We stood in the freezing cold just across the border watching as every truck crossing parked up to sleep for the night. Eventually we were approached by another Iranian with a Georgian friend in tow to translate. He was driving to Tbilisi and offered to take us, while the Georgian offered a shot of vodka to warm us up.

We were so grateful for the lift but the truck was slow and stopped frequently and inexplicably. The journey to Tbilisi took over four hours, during which time I mostly slept, although I was periodically awakened by the song Gangnam Style which the driver had great enthusiasm for. Every time it came on his CD player he would turn it up to near maximum volume and wake me up, before turning the volume back to normal levels for the next tune.

The arrival in Tbilisi, Georgia’s capital, at 4am was marked by a final blast of “Gangnam Style” and the truck driver nearly ploughing straight through a heroic looking horseback statue of “King David the Builder”, the regal Georgian equivalent of our own Bob. We left the truck with great gratitude but also realising we had no idea where we were within Tbilisi, no idea of how to get to the home of our couchsurf host (whose phone number we had lost en route), no Georgian currency in our pockets, and no idea which one of us had wanted to come to Georgia in the first place.

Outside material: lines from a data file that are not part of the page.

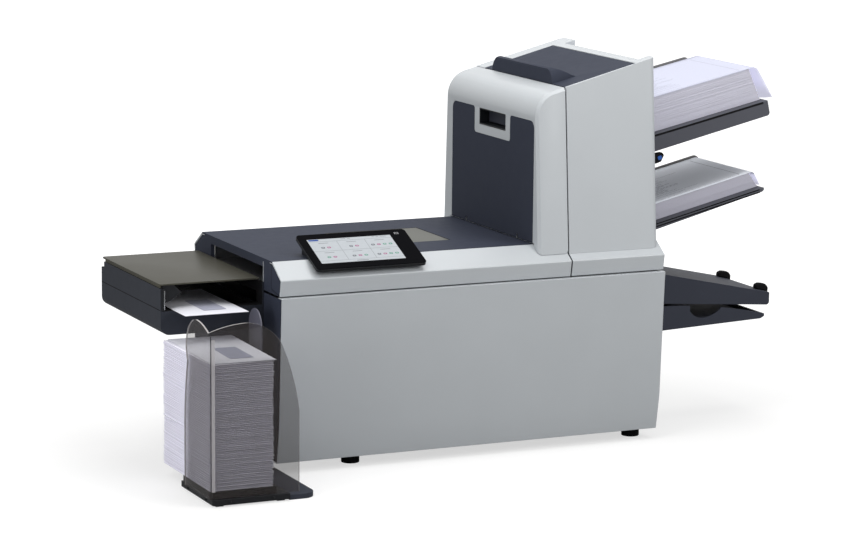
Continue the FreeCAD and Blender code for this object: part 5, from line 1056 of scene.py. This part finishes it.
def make_world():
    """White where the camera, gloss or glass looks, and a low even light for the rest."""
    world = bpy.data.worlds.new("studio")
    bpy.context.scene.world = world
    world.use_nodes = True
    tree = world.node_tree
    tree.nodes.clear()
    rays = tree.nodes.new("ShaderNodeLightPath")
    light = add_node(tree, "ShaderNodeBackground", Color=WORLD_COLOUR, Strength=WORLD_LIGHT)
    white = add_node(tree, "ShaderNodeBackground", Color=(1, 1, 1, 1), Strength=1.0)
    total = rays.outputs["Is Camera Ray"]
    for ray in ("Is Glossy Ray", "Is Transmission Ray"):
        total = combine(tree, "MAXIMUM", total, rays.outputs[ray])
    mix = tree.nodes.new("ShaderNodeMixShader")
    tree.links.new(total, mix.inputs["Fac"])
    tree.links.new(light.outputs[0], mix.inputs[1])
    tree.links.new(white.outputs[0], mix.inputs[2])
    output = tree.nodes.new("ShaderNodeOutputWorld")
    tree.links.new(mix.outputs[0], output.inputs["Surface"])


def make_lamp(name, place, target, size, power, mirrored):
    """A soft square lamp that looks at target; mirrored is whether glossy faces show it."""
    lamp = bpy.data.lights.new(name, "AREA")
    lamp.shape = "SQUARE"
    lamp.size = size
    lamp.energy = power
    lamp.color = LAMP_COLOUR
    holder = bpy.data.objects.new(name, lamp)
    holder.location = place
    holder.rotation_mode = "QUATERNION"
    holder.rotation_quaternion = (Vector(target) - Vector(place)).to_track_quat("-Z", "Y")
    holder.visible_glossy = mirrored
    bpy.context.scene.collection.objects.link(holder)


def make_camera():
    """Camera at the photograph's viewing angle, in metres in the part's own frame."""
    angles = (CAMERA_AZIMUTH, CAMERA_ELEVATION, CAMERA_ROLL)
    azimuth, elevation, roll = (math.radians(angle) for angle in angles)
    back = Vector((math.sin(azimuth) * math.cos(elevation), -math.cos(azimuth) * math.cos(elevation),
                   math.sin(elevation)))
    right = Vector((0, 0, 1)).cross(back).normalized()
    up = back.cross(right)
    turned_right = right * math.cos(roll) + up * math.sin(roll)
    turned_up = up * math.cos(roll) - right * math.sin(roll)
    camera = bpy.data.objects.new("camera", bpy.data.cameras.new("camera"))
    camera.data.sensor_width = CAMERA_SENSOR
    camera.data.lens = CAMERA_LENS
    camera.data.clip_end = CAMERA_CLIP_END
    axes = Matrix((turned_right, turned_up, back)).transposed()
    place = Vector(CAMERA_TARGET) + back * CAMERA_DISTANCE
    camera.matrix_world = Matrix.Translation(place) @ axes.to_4x4()
    bpy.context.scene.collection.objects.link(camera)
    bpy.context.scene.camera = camera


dress_machine()
make_window()
make_lever()
make_foot()
make_cheek_details()
make_exit_shell()
make_exit_strip()
make_rail_shade_bands()
make_guide()
make_loads()
make_envelopes()
make_display()
make_fasteners()
make_floor()
make_world()
for lamp in LAMPS:
    make_lamp(*lamp)
make_camera()
bpy.context.scene.view_settings.view_transform = "Standard"
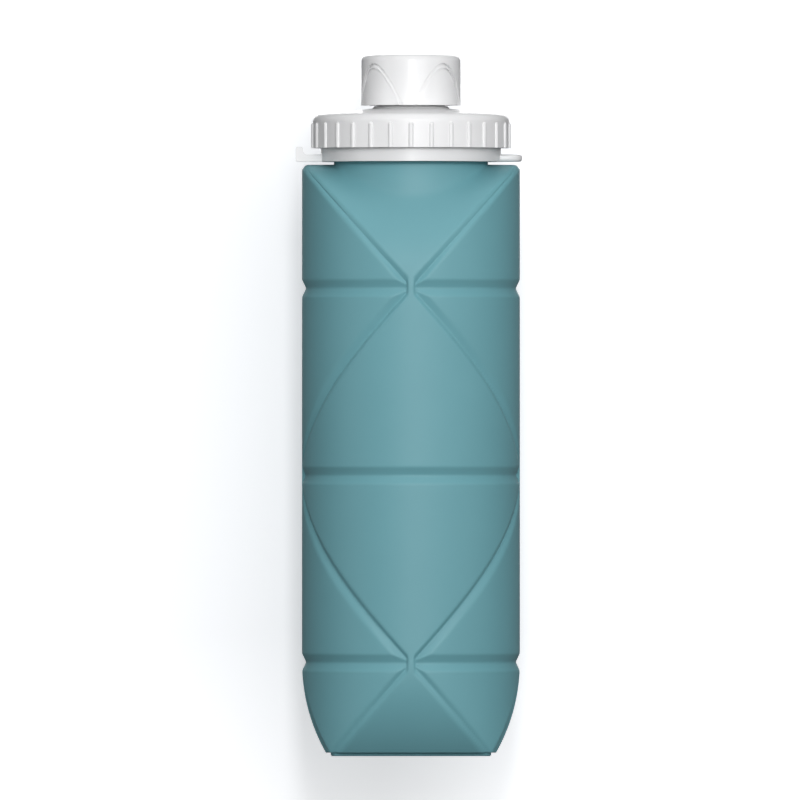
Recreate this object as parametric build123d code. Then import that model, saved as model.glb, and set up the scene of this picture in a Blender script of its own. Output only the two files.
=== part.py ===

Still we sorted it out, with a vague memory of the street name we needed to reach we found a taxi driver who would take the few US dollars we had to get us there. Then we found a hostel with wi-fi and were able to dig out our host’s number, and then we were delighted to discover that despite it being past 4am he wasn’t sleeping, in fact he’d just returned from his night out. We ended up sitting up chatting till past 6am and learned a lot of amazing stuff about Georgian culture – but that will have to wait for another blog cos this one, like the day it describes, has gone on for far too long and now it’s time for bed.